There was a group dinner at The Laughing Oyster overlooking Okeover Inlet, which followed a cocktail hour and Hannah's presentation on the indigenous peoples of the area. And there was the potluck dinner aboard Deception the last night to help use up any leftovers. Nauti Otter's crew had everyone over for appetizers, and the Aussies loved hashing out world problems over wine and spirits late into the night.
Hannah was a whiz at whipping up brownies or cookies in the galley oven. We marked birthdays, complete with a Happy Birthday banner pulled from the depths of a storage locker awaiting such a celebration.
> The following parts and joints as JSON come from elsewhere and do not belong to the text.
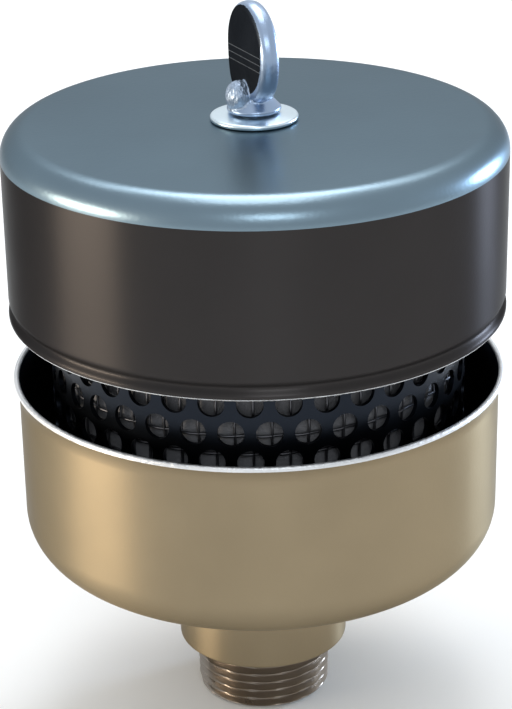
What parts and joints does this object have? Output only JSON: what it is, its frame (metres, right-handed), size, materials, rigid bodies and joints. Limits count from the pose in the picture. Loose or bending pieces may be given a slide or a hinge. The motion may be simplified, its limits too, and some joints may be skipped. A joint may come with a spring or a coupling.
{
  "type": "pneumatic muffler",
  "caption": "Exhaust muffler: perforated element between two drawn steel cups on a threaded pipe nipple, closed by a thumb screw.",
  "frame": {"origin": "on the axis at the lower end of the threaded nipple", "axes": "+Z along the axis from the pipe thread to the thumb screw; -Y is the front"},
  "size_m": [0.0938, 0.0938, 0.1397],
  "materials": {
    "cap_steel": "semi-gloss grey plated steel",
    "cup_plating": "semi-gloss warm plated steel",
    "pipe_steel": "machined steel",
    "zinc": "bright zinc plate",
    "guard_steel": "satin plated steel",
    "screen_wire": "dull dark wire",
    "felt": "grey felt",
    "rubber": "matt black rubber"
  },
  "bodies": {
    "base": {"threaded_nipple": "pipe_steel", "pipe_collar": "cup_plating", "bottom_cup": "cup_plating", "floor_gasket": "rubber", "lock_nut": "zinc", "post_bridge": "pipe_steel", "tie_post": "pipe_steel", "post_lock_washer": "zinc", "post_nut": "zinc", "lower_gasket": "rubber"},
    "element": {"lower_end_cap": "guard_steel", "guard_tube": "guard_steel", "wire_screen": "screen_wire", "felt_element": "felt", "core_tube": "guard_steel", "upper_end_cap": "guard_steel", "upper_gasket": "rubber"},
    "cap": {"top_cap": "cap_steel"},
    "washer": {"dome_washer": "zinc"},
    "screw": {"thumb_screw": "zinc"}
  },
  "joints": [
    {"name": "element_lift", "type": "slide", "parent": "base", "child": "element", "axis": [0, 0, 1], "range_m": [0, 0.08]},
    {"name": "cap_lift", "type": "slide", "parent": "element", "child": "cap", "axis": [0, 0, 1], "range_m": [0, 0.05]},
    {"name": "washer_rise", "type": "slide", "parent": "cap", "child": "washer", "axis": [0, 0, 1], "range_m": [0, 0.0178]},
    {"name": "screw_turn", "type": "hinge", "parent": "washer", "child": "screw", "pos_m": [0, 0, 0.1177], "axis": [0, 0, 1], "range_deg": [0, 5040]}
  ],
  "couplings": [
    {"joint": "washer_rise", "follows": "screw_turn", "m_per_rad": 0.00020213}
  ]
}
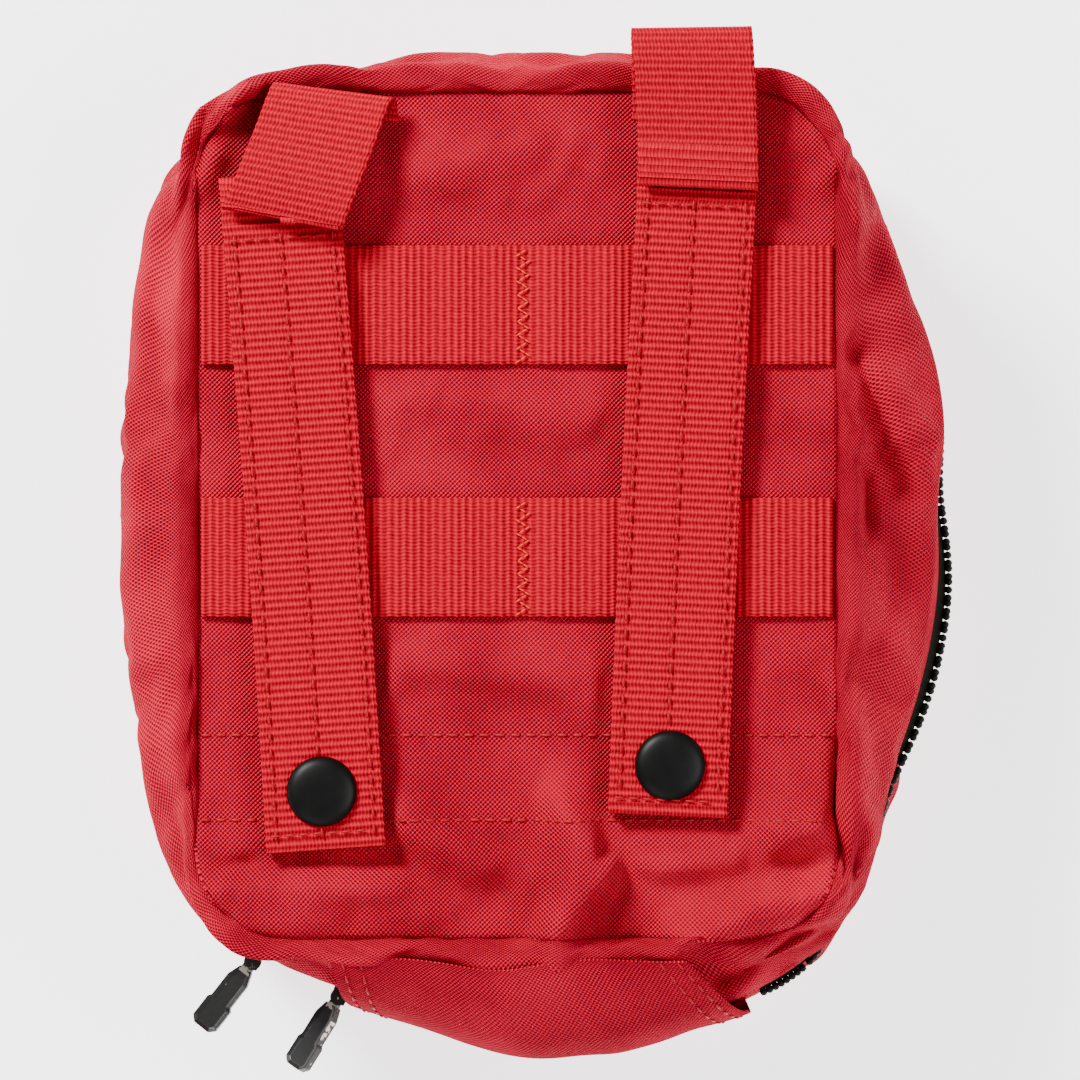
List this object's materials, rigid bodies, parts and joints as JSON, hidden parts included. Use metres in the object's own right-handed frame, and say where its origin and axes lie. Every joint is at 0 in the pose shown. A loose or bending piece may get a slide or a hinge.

There was plenty of quiet time as well. Raft-ups at the different anchorages were common, but each boat was free to anchor by itself. There were plenty of nights where the groups could enjoy quiet dinners aboard, or seek out restaurants on their own. There were moonlit trips to shore to stare at the stars and sip the quiet. There was playing in the black water to watch the glowing bioluminescence light up the night. There was no pressure to be together, but it certainly added to the experience.
The End Of The Beginning
A favorite part of the voyage together was the slideshow Hannah put together after collecting photos from each crew along with those from her own camera — a NWE tradition. She set the whole thing to music, and we had a fun watch party on Deception. There was much oohing, aahing, and laughter as each new photo appeared and we relived the highlights, merriment, and memories from our two weeks together. We could see through the photos how much confidence we'd all gained since we set out together. Hannah would send us each home with a USB drive of all the photos, along with a copy of the slideshow, plus everyone's contact info to make it easy to stay in touch with new friends — the perfect souvenir of our special moment in time together in the beautiful Pacific Northwest.